## WHAT TO WORK ON
Every line that contains the word "part" should be copied out.

:: DATA BLOCK

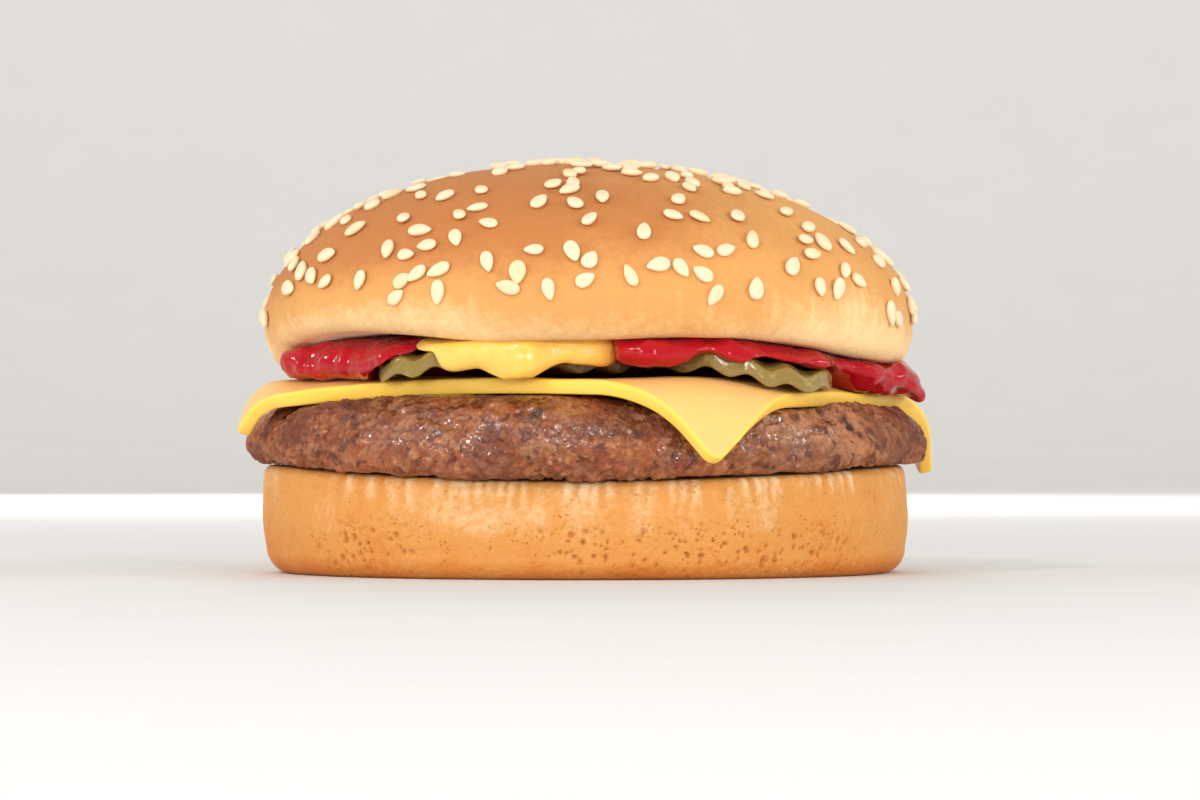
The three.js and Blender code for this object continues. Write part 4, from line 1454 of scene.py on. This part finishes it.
def seed_mesh(places):
    """All the seeds as one mesh: flat teardrops, each lying on the crust at its own place."""
    draw = np.random.default_rng(SEED_SEED)
    around = np.linspace(0, 2 * math.pi, SEED_AROUND, endpoint=False)[None, :]
    rise = np.linspace(-math.pi / 2, math.pi / 2, SEED_RINGS)[:, None]
    plump = np.abs(np.cos(rise)) ** 0.7
    x, y = polar(plump, around)
    z = np.sin(rise) * np.ones_like(around)
    point = np.clip(x, 0, 1) ** 2
    shape = np.stack([
        x,
        y * (1 - SEED.taper * x) * (1 - 0.25 * point),
        z * (1 - 0.3 * point),
    ], axis=-1)
    shape *= np.array([SEED.length, SEED.width, 0.86 * SEED.height]) / 2
    middle = bell(np.hypot(x * 1.1 + 0.15, y * 1.3), 0.55) * (z > 0)
    quads, triangles = skin_faces(SEED_RINGS, SEED_AROUND)
    count = len(skin_points(shape))
    step = 0.01  # of the angles, to find the directions along the crust
    all_points, all_quads, all_triangles, tones, middles = [], [], [], [], []
    for number, place in enumerate(places):
        along = crown_skin(np.float64(place.turn + step), np.float64(place.up)) - place.at
        along /= np.linalg.norm(along)
        rising = crown_skin(np.float64(place.turn), np.float64(place.up + step)) - place.at
        normal = np.cross(along, rising)
        normal /= np.linalg.norm(normal)
        basis = np.stack([along, np.cross(normal, along), normal])
        spin = np.array(Matrix.Rotation(place.spin, 3, "Z"))
        tip = np.array(Matrix.Rotation(draw.normal(0, 0.07), 3, "Y"))
        stretch = np.array([1 + draw.normal(0, 0.05), 1 + draw.normal(0, 0.07), 1 + draw.normal(0, 0.08)])
        local = skin_points(shape * stretch * SEED_SHARE) @ tip.T @ spin.T * place.size
        local += 0.04 * soft_noise(local + number * 7.3, 1.3, 12)[:, None] * np.array([1, 1, 0.4])
        all_points.append(place.at + local @ basis + normal * (SEED.sink + SEED_LIFT))
        all_quads.append(quads + number * count)
        all_triangles.append(triangles + number * count)
        tones.append(np.full(count, draw.uniform()))
        middles.append(skin_points(middle))
    points = crown_in_place(np.concatenate(all_points))
    masks = {"tone": np.concatenate(tones), "middle": np.concatenate(middles)}
    return mesh_object("sesame_seeds", points, np.concatenate(all_quads), np.concatenate(all_triangles), masks)


def seed_material(settings):
    surface = Surface(
        "sesame", Specular_IOR_Level=0.45, Subsurface_Weight=0.3, Subsurface_Scale=0.0015,
        Subsurface_Radius=(1.0, 0.7, 0.4),
    )
    specks = surface.noise(1500.0, 3.0)
    colour = surface.mix(surface.mask("middle") * 0.55, settings.seed, settings.seed_middle)
    toasted = (surface.mask("tone").remap(0.7, 1.0, 0.0, 0.45) + specks.remap(0.5, 0.8, 0.0, 0.2)).clamped()
    surface.set("Base Color", surface.mix(toasted, colour, TOASTED))
    surface.set("Roughness", specks.remap(0.3, 0.7, 0.34, 0.5))
    surface.bump(specks, 0.00006)
    return surface.material


class BURGER_OT_crown(bpy.types.Operator):
    """Makes the top bun and the sesame seeds on it."""

    bl_idname = "burger.crown"
    bl_label = "Make Top Bun"

    def execute(self, context):
        settings = context.scene.burger_crown
        places = seed_places()
        finish_piece(crown_mesh(settings, places), crown_material(settings), "top_bun")
        finish_piece(seed_mesh(places), seed_material(settings), "top_bun")
        return {"FINISHED"}


# ---- Stage ----


class BurgerStageSettings(bpy.types.PropertyGroup):
    """Colour of the floor, and the place and frame of the camera."""

    floor: colour_prop("Floor", "Colour of the pale floor", (0.75, 0.74, 0.72))
    camera_distance: length_prop("Camera Distance", "From the burger's middle", 750, 300)
    camera_height: length_prop("Camera Height", "Over the floor", 20)
    frame_width: length_prop("Frame Width", "Width that the picture takes in at the burger's middle", 186, 50)


SENSOR = 36.0
AIM = Vector((0.0020, 0.0, 0.0266))
# Lights: name, place, size and power. Each is a soft panel that faces the burger.
PANELS = (
    ("key_panel", (-0.42, -0.66, 0.66), 0.10, 1.8),
    ("spark_panel", (0.34, -0.80, 0.52), 0.07, 0.7),
    ("left_glint_panel", (-0.28, -1.00, 0.24), 0.13, 2.2),
    ("right_glint_panel", (0.34, -1.00, 0.20), 0.13, 2.2),
    ("left_edge_panel", (-0.92, 0.10, 0.38), 0.15, 1.3),
    ("right_edge_panel", (0.92, 0.05, 0.30), 0.15, 0.9),
    ("front_panel", (0.12, -1.10, 0.12), 0.50, 0.7),
    ("right_panel", (0.85, -0.40, 0.30), 0.50, 3.0),
    ("left_panel", (-0.80, -0.45, 0.16), 0.50, 2.6),
    ("top_panel", (0.05, 0.20, 0.95), 0.50, 0.4),
    ("back_panel", (-0.10, 1.00, 0.45), 0.60, 4.0),
)
WIDEST_GLINT = 0.2  # wider panels give soft light only, without a reflection of their own
BACKDROP_PANEL = ("backdrop_panel", (0.0, 0.30, 0.90), 0.60, 11.0)
BACKDROP_AIM = (0.0, 2.2, 1.30)
AIR = (1.0, 0.98, 0.95)
AIR_LIGHT = 0.5
FLOOR_SHADE = (0.71, 0.70, 0.68)
# The floor, in millimetres: the flat part's radius, that of the curve up, the wall's height, and its columns.
FLOOR_FLAT, FLOOR_CURVE, FLOOR_WALL, FLOOR_AROUND = 1200.0, 800.0, 1700.0, 96
FLOOR_RINGS = (150, 300, 450)


def stage_floor(settings):
    """A round floor that curves up into a wall all round, far from the burger."""
    cosine, sine = quarter(20)
    radii = np.concatenate([FLOOR_RINGS, FLOOR_FLAT + FLOOR_CURVE * sine, [FLOOR_FLAT + FLOOR_CURVE]])[:, None]
    heights = np.concatenate([np.zeros(len(FLOOR_RINGS)), FLOOR_CURVE * (1 - cosine), [FLOOR_WALL]])[:, None]
    turn = np.linspace(0, 2 * math.pi, FLOOR_AROUND, endpoint=False)
    rings = np.stack([*polar(radii, turn), heights + 0 * turn], axis=-1)
    index = 1 + np.arange(radii.size * FLOOR_AROUND).reshape(radii.size, FLOOR_AROUND)
    after = np.roll(index, -1, axis=1)
    quads = np.stack([index[:-1], index[1:], after[1:], after[:-1]], axis=-1)
    fan = np.stack([np.zeros(FLOOR_AROUND, int), index[0], after[0]], axis=-1)
    floor = mesh_object("studio_floor", np.concatenate([np.zeros((1, 3)), rings.reshape(-1, 3)]), quads, fan)
    surface = Surface("studio_floor", Specular_IOR_Level=0.2)
    grain = surface.noise(35.0, 4.0)
    colour = surface.mix(grain.remap(0.3, 0.7, 0.0, 0.25), settings.floor, FLOOR_SHADE)
    surface.set("Base Color", colour)
    surface.set("Roughness", grain.remap(0.3, 0.7, 0.6, 0.75))
    floor.data.materials.append(surface.material)


def facing(place, target):
    return (Vector(target) - Vector(place)).to_track_quat("-Z", "Y").to_euler()


def light_panel(name, place, size, power, target):
    """A soft round panel of light that faces a point and doesn't show itself."""
    light = bpy.data.lights.new(name, "AREA")
    light.shape = "DISK"
    light.size = size
    light.energy = power
    panel = bpy.data.objects.new(name, light)
    panel.location = place
    panel.rotation_euler = facing(place, target)
    panel.visible_camera = False
    panel.visible_glossy = size < WIDEST_GLINT
    bpy.context.scene.collection.objects.link(panel)


class BURGER_OT_stage(bpy.types.Operator):
    """Sets the pale floor, the soft lights and the camera."""

    bl_idname = "burger.stage"
    bl_label = "Set Stage"

    def execute(self, context):
        settings = context.scene.burger_stage
        stage_floor(settings)
        for panel in PANELS:
            light_panel(*panel, AIM)
        light_panel(*BACKDROP_PANEL, BACKDROP_AIM)
        world = bpy.data.worlds.new("studio_air")
        world.use_nodes = True
        air = world.node_tree.nodes["Background"]
        set_even(air.inputs["Color"], AIR)
        set_even(air.inputs["Strength"], AIR_LIGHT)
        context.scene.world = world
        lens = bpy.data.cameras.new("camera")
        lens.sensor_width = SENSOR
        lens.clip_start = 0.01
        place = Vector((AIM.x, -settings.camera_distance, settings.camera_height))
        lens.lens = SENSOR * (AIM - place).length / settings.frame_width
        camera = bpy.data.objects.new("camera", lens)
        camera.location = place
        camera.rotation_euler = facing(place, AIM)
        context.scene.collection.objects.link(camera)
        context.scene.camera = camera
        context.scene.view_settings.view_transform = "Standard"
        return {"FINISHED"}


# ---- Panel and registration ----


class BURGER_PT_looks(bpy.types.Panel):
    """Lists the burger's pieces and their settings."""

    bl_idname = "BURGER_PT_looks"
    bl_label = "Cheeseburger"
    bl_space_type = "VIEW_3D"
    bl_region_type = "UI"
    bl_category = "Burger"

    def draw(self, context):
        for key, (settings, maker) in STEPS.items():
            box = self.layout.box()
            box.operator(maker.bl_idname)
            group = getattr(context.scene, key)
            for prop in settings.__annotations__:
                box.prop(group, prop)


STEPS = {
    "burger_stage": (BurgerStageSettings, BURGER_OT_stage),
    "burger_heel": (BurgerHeelSettings, BURGER_OT_heel),
    "burger_patty": (BurgerPattySettings, BURGER_OT_patty),
    "burger_cheese": (BurgerCheeseSettings, BURGER_OT_cheese),
    "burger_pickle": (BurgerPickleSettings, BURGER_OT_pickles),
    "burger_sauce": (BurgerSauceSettings, BURGER_OT_sauces),
    "burger_crown": (BurgerCrownSettings, BURGER_OT_crown),
}


def register():
    for key, (settings, maker) in STEPS.items():
        bpy.utils.register_class(settings)
        bpy.utils.register_class(maker)
        setattr(bpy.types.Scene, key, PointerProperty(type=settings))
    bpy.utils.register_class(BURGER_PT_looks)


def unregister():
    bpy.utils.unregister_class(BURGER_PT_looks)
    for key, (settings, maker) in reversed(STEPS.items()):
        delattr(bpy.types.Scene, key)
        bpy.utils.unregister_class(maker)
        bpy.utils.unregister_class(settings)


def main():
    register()
    for _, maker in STEPS.values():
        group, action = maker.bl_idname.split(".")
        getattr(getattr(bpy.ops, group), action)()


if __name__ == "__main__":
    main()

::::

## REPLY TO THE EXERCISE
The three.js and Blender code for this object continues. Write part 4, from line 1454 of scene.py on. This part finishes it.
# The floor, in millimetres: the flat part's radius, that of the curve up, the wall's height, and its columns.